Starbucks (SBUX) shares slumped lower Monday after CEO Howard Schultz, in his first move as interim boss of the world's biggest coffee chain, suspended the group's stock buyback program.
Schultz, who stepped down as CEO in 2008 but served as executive chairman until 2018, returned to the helm following the surprise retirement of former CEO Kevin Johnson and vowed to employees to "work with all of you to design our next Starbucks ... where we work together to create a positive impact in the world."
Starbucks had said, under CEO Johnson in February, that it "stood by" its commitment to returning $20 billion to shareholders, in dividends and buybacks, over the next three years.
Schultz said cash spent on buybacks would be better directed towards "investing more into our people and our stores", adding it is the "only way to create long-term value for all stakeholders."

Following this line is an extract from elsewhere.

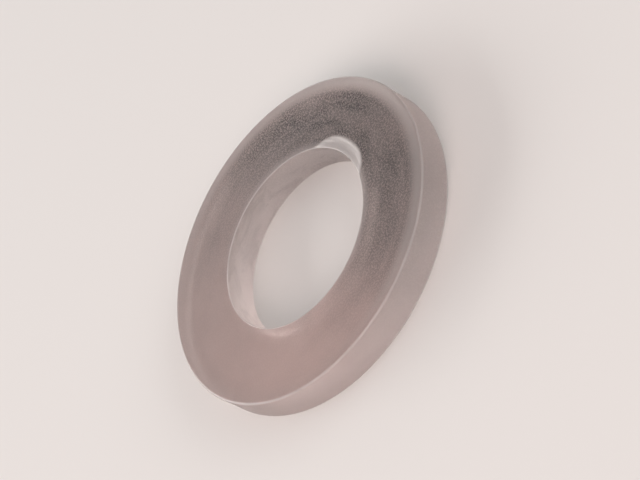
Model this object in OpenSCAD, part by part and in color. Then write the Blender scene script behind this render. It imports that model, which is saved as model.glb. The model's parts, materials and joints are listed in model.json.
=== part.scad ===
// Flat washer for a 12 mm screw: one plain ring, moulded in one piece.
// Millimetres. Z = 0 is the lower bearing face and the bore runs up along Z.

/* [Ring] */
// Outside diameter
outer_d = 24; // [20:0.1:30]
// Bore diameter, a clearance hole for the screw
bore_d = 13.2; // [12.4:0.1:16]
// Thickness between the two bearing faces
thickness = 2.5; // [1.5:0.1:4]

/* [Edges] */
// Radius of the rounded outside edges
rim_edge_r = 0.2; // [0.05:0.05:0.6]
// Radius of the rounded edges at the mouths of the bore
bore_edge_r = 0.1; // [0.05:0.05:0.4]

/* [Drawing] */
// Straight sides drawn around a full circle
sides = 180; // [48:12:360]

/* [Hidden] */
outer_r = outer_d / 2;
bore_r = bore_d / 2;
ring_w = outer_r - bore_r;

// What a rounded edge takes off a square corner at the origin, the material being at +X and +Y.
module corner_waste(r) {
    difference() {
        square(r);
        translate([r, r]) circle(r, $fn = sides);
    }
}

// What the two rounded lower corners take off a bar that runs from X = 0, the bore's side, to X = w.
module edges_waste(w, outer_edge_r, inner_edge_r) {
    corner_waste(inner_edge_r);
    translate([w, 0]) mirror([1, 0]) corner_waste(outer_edge_r);
}

// The ring's cross-section: a bar as wide as the ring, with its four corners rounded.
module section() {
    translate([bore_r, 0]) difference() {
        square([ring_w, thickness]);
        edges_waste(ring_w, rim_edge_r, bore_edge_r);
        translate([0, thickness]) mirror([0, 1]) edges_waste(ring_w, rim_edge_r, bore_edge_r);
    }
}

// The whole washer: the section turned around the bore's axis.
module washer() {
    color([0.86, 0.86, 0.84, 0.8]) rotate_extrude($fn = sides) section();
}

washer();
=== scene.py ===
import json
from math import cos, pi, radians, sin

import bpy
import numpy as np
from mathutils import Matrix, Vector


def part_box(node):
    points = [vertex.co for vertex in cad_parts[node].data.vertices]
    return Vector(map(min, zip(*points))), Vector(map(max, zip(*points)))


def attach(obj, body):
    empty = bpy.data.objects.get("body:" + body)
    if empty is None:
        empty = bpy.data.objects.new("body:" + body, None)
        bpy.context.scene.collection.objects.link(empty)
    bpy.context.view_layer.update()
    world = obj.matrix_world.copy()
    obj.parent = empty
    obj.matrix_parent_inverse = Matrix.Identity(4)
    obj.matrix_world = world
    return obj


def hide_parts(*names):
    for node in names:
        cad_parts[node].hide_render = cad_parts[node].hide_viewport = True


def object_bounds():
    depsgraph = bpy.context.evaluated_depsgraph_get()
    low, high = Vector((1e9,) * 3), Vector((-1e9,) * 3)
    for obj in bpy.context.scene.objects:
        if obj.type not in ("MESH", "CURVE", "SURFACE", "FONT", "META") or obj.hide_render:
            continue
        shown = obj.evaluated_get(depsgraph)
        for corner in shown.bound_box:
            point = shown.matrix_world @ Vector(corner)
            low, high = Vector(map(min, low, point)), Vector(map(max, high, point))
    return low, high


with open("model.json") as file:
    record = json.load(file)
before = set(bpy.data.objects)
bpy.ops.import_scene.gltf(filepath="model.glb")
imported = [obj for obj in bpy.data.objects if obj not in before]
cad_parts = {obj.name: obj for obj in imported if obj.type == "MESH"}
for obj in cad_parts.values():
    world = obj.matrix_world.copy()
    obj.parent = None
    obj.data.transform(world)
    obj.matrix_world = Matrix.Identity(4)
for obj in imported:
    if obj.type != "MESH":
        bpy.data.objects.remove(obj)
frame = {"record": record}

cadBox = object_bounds()
print("frame loaded, CAD box", cadBox)


class Wire:
    # One socket of a material's node tree. Sums, differences and products become Math nodes.
    def __init__(self, tree, socket=None):
        self.tree, self.socket = tree, socket

    def node(self, kind, settings={}, sockets={}, out=0):
        made = self.tree.nodes.new(kind)
        for name, value in settings.items():
            setattr(made, name, value)
        for key, value in sockets.items():
            if isinstance(value, Wire):
                self.tree.links.new(value.socket, made.inputs[key])
            else:
                made.inputs[key].default_value = value
        return Wire(self.tree, made.outputs[out])

    def maths(self, operation, first, second):
        return self.node("ShaderNodeMath", {"operation": operation}, {0: first, 1: second})

    def __add__(self, other):
        return self.maths("ADD", self, other)

    def __sub__(self, other):
        return self.maths("SUBTRACT", self, other)

    def __mul__(self, other):
        return self.maths("MULTIPLY", self, other)

    def __rsub__(self, other):
        return self.maths("SUBTRACT", other, self)

    __radd__, __rmul__ = __add__, __mul__


def newMaterial(name):
    material = bpy.data.materials.new(name)
    material.use_nodes = True
    material.node_tree.nodes.clear()
    return material, Wire(material.node_tree)


def showShader(wire, surface, volume=None):
    output = wire.tree.nodes.new("ShaderNodeOutputMaterial")
    wire.tree.links.new(surface.socket, output.inputs["Surface"])
    if volume:
        wire.tree.links.new(volume.socket, output.inputs["Volume"])


def noise(wire, place, scale, detail, twist=0.0):
    # Noise with so many cells per metre, each finer octave 0.6 as strong as the one before.
    return wire.node("ShaderNodeTexNoise", {}, {
        "Vector": place, "Scale": scale, "Detail": detail, "Roughness": 0.6, "Distortion": twist}, "Fac")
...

“Our vision is to once again reimagine a first-of-a-kind for-purpose company in which the value we create for each of us as partners, for each of us as customers, for our communities, for the planet, for shareholders — comes because our company is designed to share success with each of us and for the collective success of all our stakeholders,” Schultz wrote in a letter to employees on Monday.
Starbucks shares were marked 5.25% lower in early Monday trading to change hands at $86.87 each, a move that would extend the stock's year-to-date decline to around 25.5%.
Schultz, once a fledgling candidate for President in the 2020 election, looks to have followed at least the spirit of President Joe Biden's move to restrict corporate share buybacks in his recent budget proposal.
S&P 500 companies bought back $882 million worth of shares last year, the highest total on record, and the Biden Administration wants to limit the ways in which CEOs -- and other company executives -- can sell their own shares back to the company as part of those repurchases.
Starbucks lowered its 2022 profit guidance last month, and said it would begin hiking prices across its food and beverage menu, amid the ongoing hit to input costs from supply chain disruptions and slowing sales in China.
The group posted weaker-than-expected earnings of 72 cents per share, missing Street forecasts by 8 cents, even as sales rose 19% to $8.1 billion.
Sales in China, however, its most important market outside of the United States, fell 14% on a like-for-like basis amid Covid-linked disruptions in the world's second-largest economy.